Recently, the US Senate voted against a bill that would have made permanent the research and development (R&D) tax credit, thus dealing a blow to one of the pharmaceutical industry’s legislative priorities. The Pharmaceutical Research and Manufacturers of America and the Biotechnology Industry Organization have been agitating for Congress to make the R&D tax credit permanent. They argue that it would promote job growth. We certainly need it, but would the tax credit achieve this goal? Recent history seems to indicate otherwise.
In 2005, Congress granted companies a big tax break that they hoped would create American jobs. The pharmaceutical industry took advantage of the opportunity to bring $100 billion in foreign profits back into the country. But instead of using the money to increase its workforce, the industry began cutting jobs. That year, drugmakers began laying off tens of thousands of American workers, according to a 2007 New York Times article. This would be a bad year for that history to repeat itself, given how many people already have lost jobs in the past year or so because of the poor economy. Still more layoffs are to come, as evidenced by Bristol-Myers Squibb’s (New York) announced plan to cut 3% of its workforce.
Some public officials want drugmakers to pay more in taxes, not less. Montana’s Governor Brian Schweitzer claims that the industry avoids paying its fair share by using complex tax-sheltering plans to shift income earned in the US to overseas locations. For example, Merck & Co. (Whitehouse Station, NJ) transferred patents to a subsidiary in Bermuda, then paid that subsidiary tax-deductible royalties for those patents. In February 2007, Merck finally had to pay a $2.3-billion settlement to the Internal Revenue Service for this practice, according to the Los Angeles Times.

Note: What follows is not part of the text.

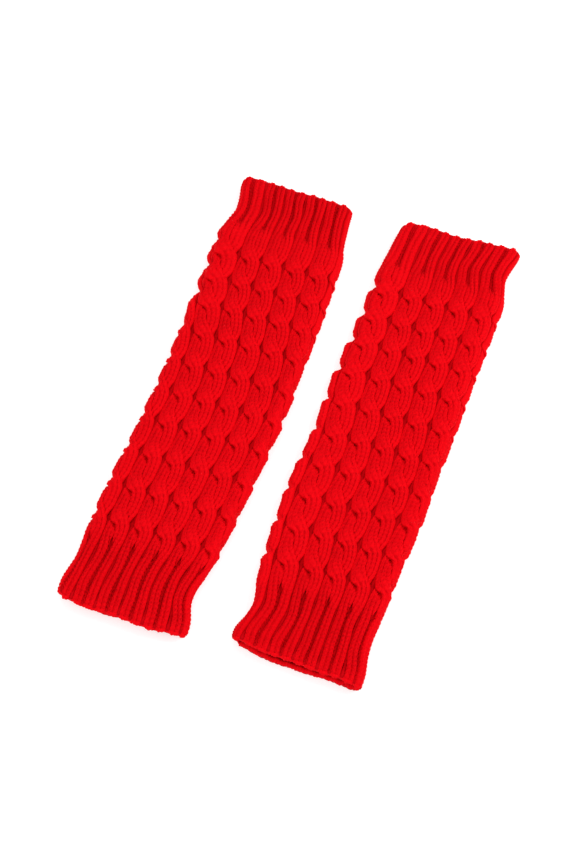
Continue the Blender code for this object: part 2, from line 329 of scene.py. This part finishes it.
def eased(rows, name, at, key="along", step=1.0, smoothing=SMOOTHING):
    """A table's column at places given in its first column, with its corners eased."""
    first, last = rows[key][0], rows[key][-1]
    grid = np.arange(first - TABLE_MARGIN * step, last + (TABLE_MARGIN + 1) * step, step)
    values = np.pad(np.interp(grid, rows[key], rows[name]), smoothing // 2, mode="edge")
    window = np.hanning(smoothing + 2)[1:-1]
    return np.interp(at, grid, np.convolve(values, window / window.sum(), "valid"))


def section(warmer, along, knit):
    """The flattened tube where it is cut across: numbers in millimetres, arrays like along."""
    rows = warmer["sections"]
    wide = eased(rows, "half_width", along)
    top = eased(rows, "hollow", along) + 2 * SOLID_WALL
    radius = (top - knit.under_relief) / 2
    flat = wide - SIDE_CREST - radius
    turn_radius = radius + knit.cable_height * FOLD_LINE
    around = 4 * flat + 2 * math.pi * turn_radius
    return {
        "centre": eased(rows, "centre", along) - PAIR_MIDDLE,
        "flat": flat,
        "radius": radius,
        "turn_radius": turn_radius,
        "around": around,
        "stretch": wide / FACE_HALF,
        "shift": eased(warmer["cables"], "gutter", along),
        "left_shift": eased(warmer["cables"], "left_gutter", along),
        "left_rise": eased(warmer["cables"], "left_rise", along),
        "gutters": warmer["gutters"],
    }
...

I’m not inclined to agree with drugmakers that the R&D tax credit should be made permanent. History has shown that the change would not necessarily create jobs, and I don’t think the favor is justified in light of many companies’ tax-ducking schemes. Making the R&D tax credit permanent would not be the right solution for the industry, the government, or patients. Let’s try to think of other ways to create jobs and spur innovation.